La vieja región de Lombardía despierta, como cada mañana, en una nube gris de nostalgia, los aficionados rossoneros retoman sus rutinas mientras se les atraganta La Gazzeta en el tentempié mañanero. El AC Milan ya no es lo que era y aquella nube que envuelve la ciudad no es más que la dulce melancolía de tiempos de gloria, grandeza y prestigio.
El Milan a día de hoy es un coloso en horas bajas, dormido y agazapado esperando tiempos mejores en los que su economía se recupere de las grandes sacudidas de anteriores mercados de fichajes, épocas de cuando se compraba a golpe de talón o de cuando la mitad de los jugadores regateaban con el ahínco de esperar al final de ese quiebro la ansiada llamada que los catapultase a la infinita gloria, al club más poderoso del mundo… eran otros los tiempos, era otra la historia.
La historia que brindó a los más afortunados un nuevo estilo de juego, una tendencia que reinó a finales de los años 80 y que únicamente Arrigo Sacchi supo conseguir. Un italiano de doble corte, un alma de ajedrecista que llevaba la estrategia hasta límites insospechados, de los de empezar el partido con 1-0 desde la pizarra y a su vez otro corte funambulesco, arriesgando al límite en el alambre del fuera de juego donde caían hasta la saciedad como en una tela de araña todos los contrarios —un suicidio en toda regla si no se ejecuta con una precisión máxima, algo que para el italiano no suponía problema alguno—.
Gli Immortali di Sacchi (Los Inmortales de Sacchi) abrieron la veda a uno de los periodos más gloriosos de la historia del club: Baresi, Maldini, Ancelloti, Donadoni, Gullit o Van Basten —palabras mayores—; los que son un poco más jóvenes también pueden alimentar esa bruma melancólica gracias a otra fabulosa generación al frente del comandante Fabio Capello, el mismo que consiguió tumbar la hegemonía del Dream-Team de Johan Cruyff en nada menos que toda una final de Liga de Campeones por 4-0. A su mando jugadores de la talla de Desailly, Weah, Simone o Baggio para ampliar aún más si cabe el plantel de estrellas.
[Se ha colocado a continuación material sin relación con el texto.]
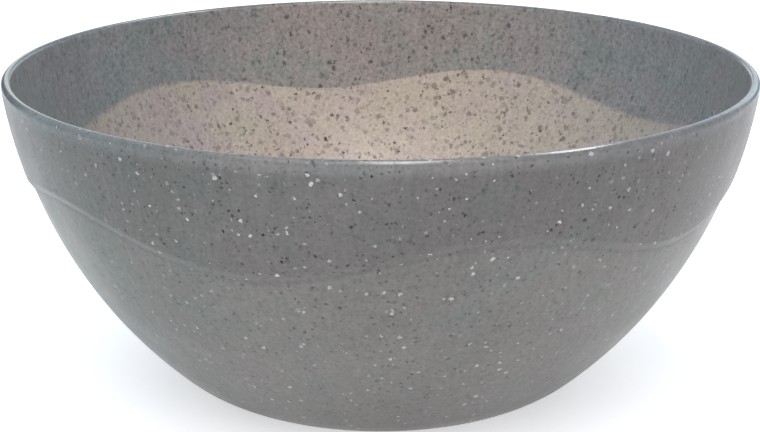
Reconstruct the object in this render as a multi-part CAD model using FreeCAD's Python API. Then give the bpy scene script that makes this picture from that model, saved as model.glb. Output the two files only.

Demasiado brillo en la galería de trofeos ha cegado a un club que se ha visto envuelto en la necesidad de deshacerse de sus estrellas para pagar las nóminas, que ha aguantado hasta no poder más un cementerio de elefantes que sostenían el respeto del club por lo que fueron en un pasado más glorioso —Cafú, Dida, Albertini, Seedorf, Inzaghi, Emerson… entre otros—; los directivos rossoneros han tenido que afrontar el debate moral de rebajar el caché del club o morir con las botas puestas, escogiendo lo primero —algo de cordura al fin—, esperando quizás nuevas oportunidades, los brotes verdes que les hagan de nuevo volver a la senda del triunfo.
Mientras tanto, al aficionado milanista solo le queda seguir atragantándose cada domingo animando a un equipo del que solamente ha quedado el escudo. Y aunque sepan que la historia es bien distinta el Milan sigue siendo una bestia dormida, un dragón milenario que reposa en los aposentos del fútbol europeo, esperando quien sabe su hora de despertar para incendiar todas las porterías rivales y que de nuevo desde todo el continente vuelva a alzarse el humo; pero no el humo de melancolía, sino el de la furia de una bestia que reclama venganza futbolística por tantísimos años de letargo.